_Task to carry out_.
Repeat the listing in full. Nothing may be added or left out.

************

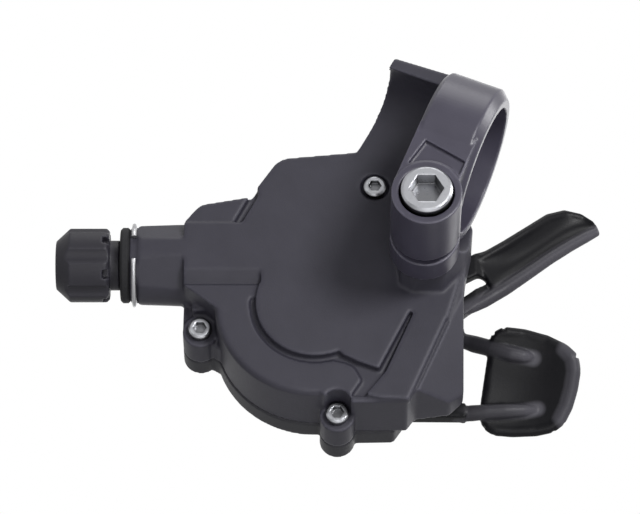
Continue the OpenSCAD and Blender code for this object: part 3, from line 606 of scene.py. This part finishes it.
def makePullLever(settings):
    bowl = settings["bowl"]
    rows = [[(x, bowlDepth(bowl, x, z), z) for x, z in row] for row in settings["outline"]]
    rim = [(x, bowlDepth(bowl, x, z), z, radius) for x, z, radius in settings["rim"]]
    paddle = addShell("paddle", rows, settings["wall"])
    rimBars = [addBar("rim", ends) for ends in zip(rim, rim[1:] + rim[:1])]
    arms = [addBar(name, settings[name]) for name in ("upperArm", "lowerArm")]
    parts = [paddle, *rimBars, *arms]
    placeParts(parts, settings["lean"])
    first, last = settings["highlitRim"]
    # The outer rim and the arms, which get painted highlight
    bright = midPoints(rimBars[first:last] + arms)
    lever = copyNode("pullLeverSkin", "pull_lever")
    cutOff(lever, *settings["cut"])
    joinParts(lever, parts)
    mould(lever, settings["grid"], settings["rounds"])
    markPaintedHighlight(lever, bright, settings["paintedHighlight"])
    giveFinish(lever, "pull_lever")
    return lever


pullLeverSkin = makePullLever(pullLeverSettings)
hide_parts("pull_lever")
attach(pullLeverSkin, "pulling_lever")

print("release lever")

# Places about the pivot: x outboard, y back, z up, in millimetres
releaseLeverSettings = {
    # Planes that trim the root plate: its end, its upper edge and a ramp down to the blade
    "cuts": [
        ((30.8, 0, 0), (1, 0, 0)),
        ((25.9, 0, 15.0), (-0.471, 0, 0.882)),
        ((30.8, 13.4, 0), (0.5, -0.866, 0)),
    ],
    "blade": [
        ((30.3, 12.9, 9.0), (29.9, 13.1, 11.2), (28.7, 12.9, 13.2), (28.2, 12.8, 14.9)),
        ((33.4, 13.2, 10.2), (33.2, 14.6, 12.9), (33.0, 14.7, 15.6), (32.8, 13.4, 18.2)),
        ((37.2, 13.9, 13.3), (37.2, 15.6, 16.0), (37.2, 15.7, 18.9), (37.2, 14.3, 21.7)),
        ((41.0, 14.7, 16.6), (41.0, 16.6, 19.2), (40.9, 16.9, 22.0), (40.8, 15.5, 24.8)),
        ((44.8, 15.5, 19.6), (44.8, 17.3, 21.8), (44.6, 17.9, 24.2), (44.2, 17.0, 26.6)),
        ((47.8, 16.1, 21.7), (47.8, 17.5, 23.0), (47.6, 18.2, 24.6), (47.2, 17.8, 26.2)),
        ((49.6, 16.6, 22.6), (49.7, 17.2, 23.3), (49.6, 17.6, 24.0), (49.3, 17.6, 24.8)),
    ],
    "wall": 1.5,
    "lowerEdge": [
        (25.4, 12.8, 5.0, 0.85), (27.4, 12.8, 6.0, 1.05), (29.4, 12.9, 7.2, 1.2), (33.2, 13.2, 9.9, 1.25),
        (37.2, 13.9, 13.2, 1.15), (41.0, 14.7, 16.5, 1.1), (44.8, 15.5, 19.5, 1.05), (47.6, 16.1, 21.5, 1.0),
        (49.6, 16.7, 22.9, 0.8)],
    "upperEdge": [
        (25.6, 12.8, 13.6, 0.85), (29.0, 12.9, 15.4, 1.0), (33.2, 13.5, 18.4, 0.95), (37.4, 14.4, 21.8, 0.9),
        (41.0, 15.6, 24.9, 0.9), (44.2, 17.0, 26.5, 0.9), (47.2, 17.7, 26.1, 0.9), (49.3, 17.5, 24.5, 0.85),
        (49.7, 16.9, 23.0, 0.8)],
    "grid": 0.19,
    "rounds": 12,
    # Reach, in millimetres, of the painted highlight: full within the first, none beyond the second
    "paintedHighlight": (0.9, 1.8),
}


def makeReleaseLever(settings):
    blade = addShell("blade", settings["blade"], settings["wall"])
    lowerEdge, upperEdge = (addBar(name, settings[name]) for name in ("lowerEdge", "upperEdge"))
    parts = [blade, lowerEdge, upperEdge]
    placeParts(parts, 0)
    # The lower edge, which gets painted highlight
    bright = midPoints([lowerEdge])
    lever = copyNode("releaseLeverSkin", "release_lever")
    for point, normal in settings["cuts"]:
        cutOff(lever, point, normal)
    joinParts(lever, parts)
    mould(lever, settings["grid"], settings["rounds"])
    markPaintedHighlight(lever, bright, settings["paintedHighlight"])
    giveFinish(lever, "release_lever")
    return lever


releaseLeverSkin = makeReleaseLever(releaseLeverSettings)
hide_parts("release_lever")
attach(releaseLeverSkin, "releasing_lever")

print("moulded housing, cover, band and knob")

# Each is a copy of its CAD node with the edges softened as a moulding's are
softSettings = {
    "housingSkin": {
        "node": "housing", "body": "housing_body", "slot": "glass_filled_nylon",
        "grid": 0.27, "rounds": 3, "keep": 0.5},
    "baseCoverSkin": {
        "node": "base_cover", "body": "housing_body", "slot": "matt_nylon",
        "grid": 0.27, "rounds": 3, "keep": 0.6},
    "clampBandSkin": {
        "node": "clamp_band", "body": "housing_body", "slot": "painted_aluminium",
        "grid": 0.15, "rounds": 3, "keep": 0.5},
    "knobSkin": {
        "node": "barrel_adjuster", "body": "adjuster", "slot": "matt_nylon",
        "grid": 0.15, "rounds": 3, "keep": 1},
}


def makeSoftCopy(name, settings):
    piece = copyNode(name, settings["node"])
    mould(piece, settings["grid"], settings["rounds"], settings["keep"])
    giveFinish(piece, settings["node"])
    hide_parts(settings["node"])
    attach(piece, settings["body"])
    print(name)


for name, settings in softSettings.items():
    makeSoftCopy(name, settings)
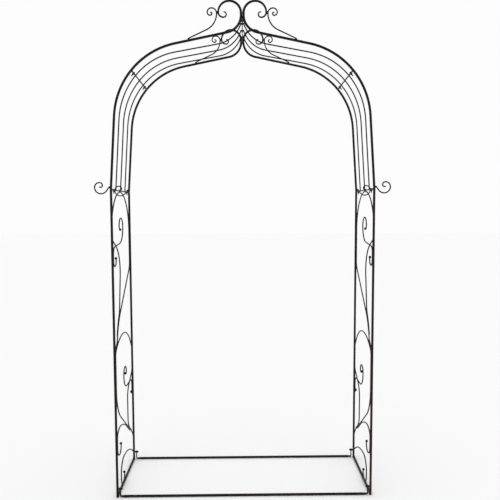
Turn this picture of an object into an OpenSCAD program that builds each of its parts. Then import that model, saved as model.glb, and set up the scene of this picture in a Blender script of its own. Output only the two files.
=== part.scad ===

************

_Exercise output_.
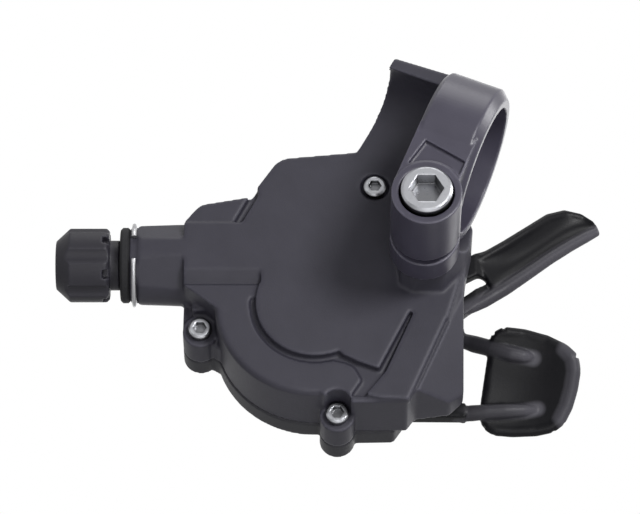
Continue the OpenSCAD and Blender code for this object: part 3, from line 606 of scene.py. This part finishes it.
def makePullLever(settings):
    bowl = settings["bowl"]
    rows = [[(x, bowlDepth(bowl, x, z), z) for x, z in row] for row in settings["outline"]]
    rim = [(x, bowlDepth(bowl, x, z), z, radius) for x, z, radius in settings["rim"]]
    paddle = addShell("paddle", rows, settings["wall"])
    rimBars = [addBar("rim", ends) for ends in zip(rim, rim[1:] + rim[:1])]
    arms = [addBar(name, settings[name]) for name in ("upperArm", "lowerArm")]
    parts = [paddle, *rimBars, *arms]
    placeParts(parts, settings["lean"])
    first, last = settings["highlitRim"]
    # The outer rim and the arms, which get painted highlight
    bright = midPoints(rimBars[first:last] + arms)
    lever = copyNode("pullLeverSkin", "pull_lever")
    cutOff(lever, *settings["cut"])
    joinParts(lever, parts)
    mould(lever, settings["grid"], settings["rounds"])
    markPaintedHighlight(lever, bright, settings["paintedHighlight"])
    giveFinish(lever, "pull_lever")
    return lever


pullLeverSkin = makePullLever(pullLeverSettings)
hide_parts("pull_lever")
attach(pullLeverSkin, "pulling_lever")

print("release lever")

# Places about the pivot: x outboard, y back, z up, in millimetres
releaseLeverSettings = {
    # Planes that trim the root plate: its end, its upper edge and a ramp down to the blade
    "cuts": [
        ((30.8, 0, 0), (1, 0, 0)),
        ((25.9, 0, 15.0), (-0.471, 0, 0.882)),
        ((30.8, 13.4, 0), (0.5, -0.866, 0)),
    ],
    "blade": [
        ((30.3, 12.9, 9.0), (29.9, 13.1, 11.2), (28.7, 12.9, 13.2), (28.2, 12.8, 14.9)),
        ((33.4, 13.2, 10.2), (33.2, 14.6, 12.9), (33.0, 14.7, 15.6), (32.8, 13.4, 18.2)),
        ((37.2, 13.9, 13.3), (37.2, 15.6, 16.0), (37.2, 15.7, 18.9), (37.2, 14.3, 21.7)),
        ((41.0, 14.7, 16.6), (41.0, 16.6, 19.2), (40.9, 16.9, 22.0), (40.8, 15.5, 24.8)),
        ((44.8, 15.5, 19.6), (44.8, 17.3, 21.8), (44.6, 17.9, 24.2), (44.2, 17.0, 26.6)),
        ((47.8, 16.1, 21.7), (47.8, 17.5, 23.0), (47.6, 18.2, 24.6), (47.2, 17.8, 26.2)),
        ((49.6, 16.6, 22.6), (49.7, 17.2, 23.3), (49.6, 17.6, 24.0), (49.3, 17.6, 24.8)),
    ],
    "wall": 1.5,
    "lowerEdge": [
        (25.4, 12.8, 5.0, 0.85), (27.4, 12.8, 6.0, 1.05), (29.4, 12.9, 7.2, 1.2), (33.2, 13.2, 9.9, 1.25),
        (37.2, 13.9, 13.2, 1.15), (41.0, 14.7, 16.5, 1.1), (44.8, 15.5, 19.5, 1.05), (47.6, 16.1, 21.5, 1.0),
        (49.6, 16.7, 22.9, 0.8)],
    "upperEdge": [
        (25.6, 12.8, 13.6, 0.85), (29.0, 12.9, 15.4, 1.0), (33.2, 13.5, 18.4, 0.95), (37.4, 14.4, 21.8, 0.9),
        (41.0, 15.6, 24.9, 0.9), (44.2, 17.0, 26.5, 0.9), (47.2, 17.7, 26.1, 0.9), (49.3, 17.5, 24.5, 0.85),
        (49.7, 16.9, 23.0, 0.8)],
    "grid": 0.19,
    "rounds": 12,
    # Reach, in millimetres, of the painted highlight: full within the first, none beyond the second
    "paintedHighlight": (0.9, 1.8),
}


def makeReleaseLever(settings):
    blade = addShell("blade", settings["blade"], settings["wall"])
    lowerEdge, upperEdge = (addBar(name, settings[name]) for name in ("lowerEdge", "upperEdge"))
    parts = [blade, lowerEdge, upperEdge]
    placeParts(parts, 0)
    # The lower edge, which gets painted highlight
    bright = midPoints([lowerEdge])
    lever = copyNode("releaseLeverSkin", "release_lever")
    for point, normal in settings["cuts"]:
        cutOff(lever, point, normal)
    joinParts(lever, parts)
    mould(lever, settings["grid"], settings["rounds"])
    markPaintedHighlight(lever, bright, settings["paintedHighlight"])
    giveFinish(lever, "release_lever")
    return lever


releaseLeverSkin = makeReleaseLever(releaseLeverSettings)
hide_parts("release_lever")
attach(releaseLeverSkin, "releasing_lever")

print("moulded housing, cover, band and knob")

# Each is a copy of its CAD node with the edges softened as a moulding's are
softSettings = {
    "housingSkin": {
        "node": "housing", "body": "housing_body", "slot": "glass_filled_nylon",
        "grid": 0.27, "rounds": 3, "keep": 0.5},
    "baseCoverSkin": {
        "node": "base_cover", "body": "housing_body", "slot": "matt_nylon",
        "grid": 0.27, "rounds": 3, "keep": 0.6},
    "clampBandSkin": {
        "node": "clamp_band", "body": "housing_body", "slot": "painted_aluminium",
        "grid": 0.15, "rounds": 3, "keep": 0.5},
    "knobSkin": {
        "node": "barrel_adjuster", "body": "adjuster", "slot": "matt_nylon",
        "grid": 0.15, "rounds": 3, "keep": 1},
}


def makeSoftCopy(name, settings):
    piece = copyNode(name, settings["node"])
    mould(piece, settings["grid"], settings["rounds"], settings["keep"])
    giveFinish(piece, settings["node"])
    hide_parts(settings["node"])
    attach(piece, settings["body"])
    print(name)


for name, settings in softSettings.items():
    makeSoftCopy(name, settings)
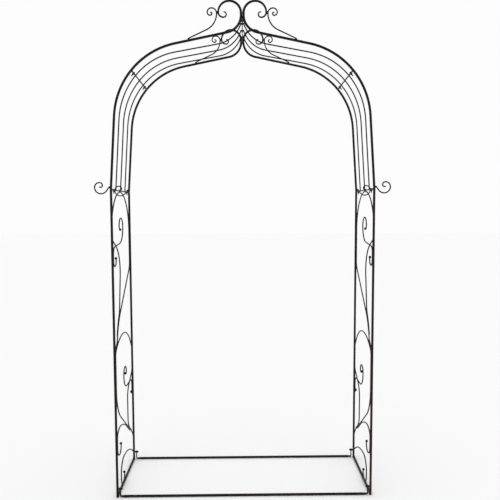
Turn this picture of an object into an OpenSCAD program that builds each of its parts. Then import that model, saved as model.glb, and set up the scene of this picture in a Blender script of its own. Output only the two files.
=== part.scad ===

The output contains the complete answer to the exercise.